The audience didn’t think so though. They were not part of our immediate group, not in on any of our jokes, and didn’t see anything particularly funny about this character, or the rest of the movie. As the crickets chirped during our showing, I could tell we had been in the monkey house, all along. We did learn from this and go on to make better, funnier movies, but they were never a match for what some teams produced, especially ones that were made up of people with actual film-making credentials.
In general the showing of the movies was my least favorite part of the 48 hour weekend, because of that brutal assessment that was handed out. But I learned there was value in it, and sometimes even a complement. One of the best experiences I had during these showings was after our movie, Domestic Horror, had aired. A guy sitting in front of our team was joined by a late-arriving friend, who asked if he missed anything good. The guy said “Yeah the last one was this really funny B-movie thing..” and went to explain our movie, unaware the makers of it were sitting right behind him. We didn’t win a thing that time, but that one guy really made the weekend worth it for me, because I knew that at least one person was truly entertained by our efforts.
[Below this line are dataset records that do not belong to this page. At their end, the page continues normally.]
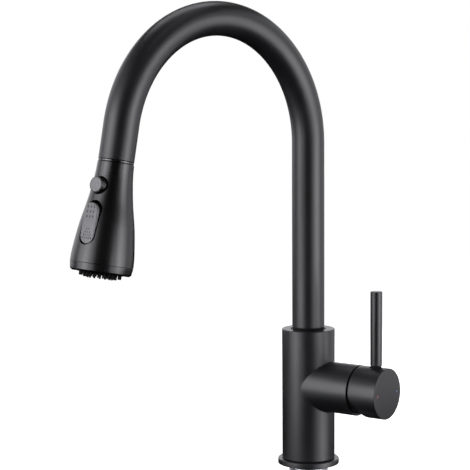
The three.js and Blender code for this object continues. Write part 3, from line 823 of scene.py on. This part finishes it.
def camera_only(tree, seen, otherwise):
    """A shader that shows one thing to the camera and another to the object's reflections."""
    ray = tree.nodes.new("ShaderNodeLightPath")
    mix = tree.nodes.new("ShaderNodeMixShader")
    tree.links.new(ray.outputs["Is Camera Ray"], mix.inputs[0])
    tree.links.new(otherwise, mix.inputs[1])
    tree.links.new(seen, mix.inputs[2])
    return mix.outputs[0]


def build_stage(right, look):
    scene = bpy.context.scene
    scene.view_settings.view_transform = "Standard"
    world = bpy.data.worlds.new("studio")
    scene.world = world
    world.use_nodes = True
    tree = world.node_tree
    white, grey = (tree.nodes.new("ShaderNodeBackground") for _ in range(2))
    white.inputs[0].default_value, white.inputs[1].default_value = (1, 1, 1, 1), 1.0
    grey.inputs[0].default_value, grey.inputs[1].default_value = (1, 1, 1, 1), 0.002
    tree.links.new(camera_only(tree, white.outputs[0], grey.outputs[0]),
                   tree.nodes["World Output"].inputs[0])

    bm = bmesh.new()
    bmesh.ops.create_grid(bm, x_segments=1, y_segments=1, size=6.0)
    floor = new_piece("floor", bm)
    floor.location = (0, 0, CAD_BOUNDS[0][2] - PULL_ROOM * MM)
    n = Nodes("floor")
    glow = n.add("Emission", {"Color": (1, 1, 1, 1), "Strength": 1.0})
    n.finish(Base_Color=(0.9, 0.9, 0.9, 1), Roughness=0.9)
    lit = n.add("AddShader", {0: glow.outputs[0], 1: n.shader.outputs[0]})
    clear = n.add("BsdfTransparent")
    n.tree.links.new(camera_only(n.tree, lit.outputs[0], clear.outputs[0]),
                     n.tree.nodes["Material Output"].inputs[0])
    floor.data.materials.append(n.material)

    middle = Vector((0, -0.08, 0.2))
    toward = -look

    def softbox(name, turn, rise, far, size, power):
        """A light at `turn` degrees round from the camera and `rise` degrees up, `far` away."""
        turn, rise = math.radians(turn), math.radians(rise)
        flat = toward * math.cos(turn) + right * math.sin(turn)
        at = middle + (flat * math.cos(rise) + UP * math.sin(rise)) * far
        light(name, at, middle, size, power)

    softbox("right_key", 60, -6, LAMP_RING, (1.5, 1.15), 15)
    softbox("left_key", -60, 6, LAMP_RING, (1.5, 1.15), 16)
    softbox("right_peak", 62, -6, LAMP_RING, (0.45, 1.1), 5.0)
    softbox("left_peak", -58, 6, LAMP_RING, (0.45, 1.1), 4.9)
    softbox("right_rim", 102, 12, LAMP_RING, (2.6, 1.5), 12)
    softbox("left_high", -78, 30, LAMP_RING, (2.0, 1.1), 4.4)
    softbox("left_low", -78, -24, LAMP_RING, (1.7, 0.9), 1.4)
    softbox("back_top", 186, 66, LAMP_RING, (0.95, 0.55), 4.3)
    softbox("front_top", 54, 66, LAMP_RING, (0.95, 0.55), 1)
    softbox("back_low", 180, 12, 2.2, (2.2, 0.9), 13)
    softbox("back_left", 230, 14, LAMP_RING, (1.0, 1.0), 4)


HF = handle_frame()
LEAN = math.asin(abs(Vector(JOINTS["head_turn"]["axis"]).normalized().y))
DF, SF = dock_frame(), dock_frame(HEAD_TURN)
TO_FRONT = Matrix.Rotation(math.pi / 2, 4, "X")
TO_BACK = Matrix.Rotation(-math.pi / 2, 4, "X")
MATERIALS = make_materials()

build_stage(*camera())
finish_cad_nodes()
build_base()
build_mounting()
build_spout()
build_head()
build_handle()
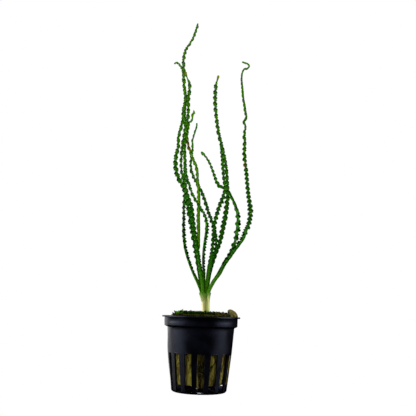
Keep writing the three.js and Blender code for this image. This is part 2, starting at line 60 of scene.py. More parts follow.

Your friends, your family, your direct reports, your co-workers will all tell you what you are working on is just great. Because they care about you, don’t want to hurt your feelings, or don’t want to damage their relationships with you, and so on. And we probably actually wouldn’t want everyone we knew to be bluntly honest with us at all times. But having that source of objective feedback in whatever you may do is still super valuable, both the good and the bad kind.
Seek it out, grin and bear the bad news when it comes, learn from it. And once in a while, enjoy a few true complements that come your way!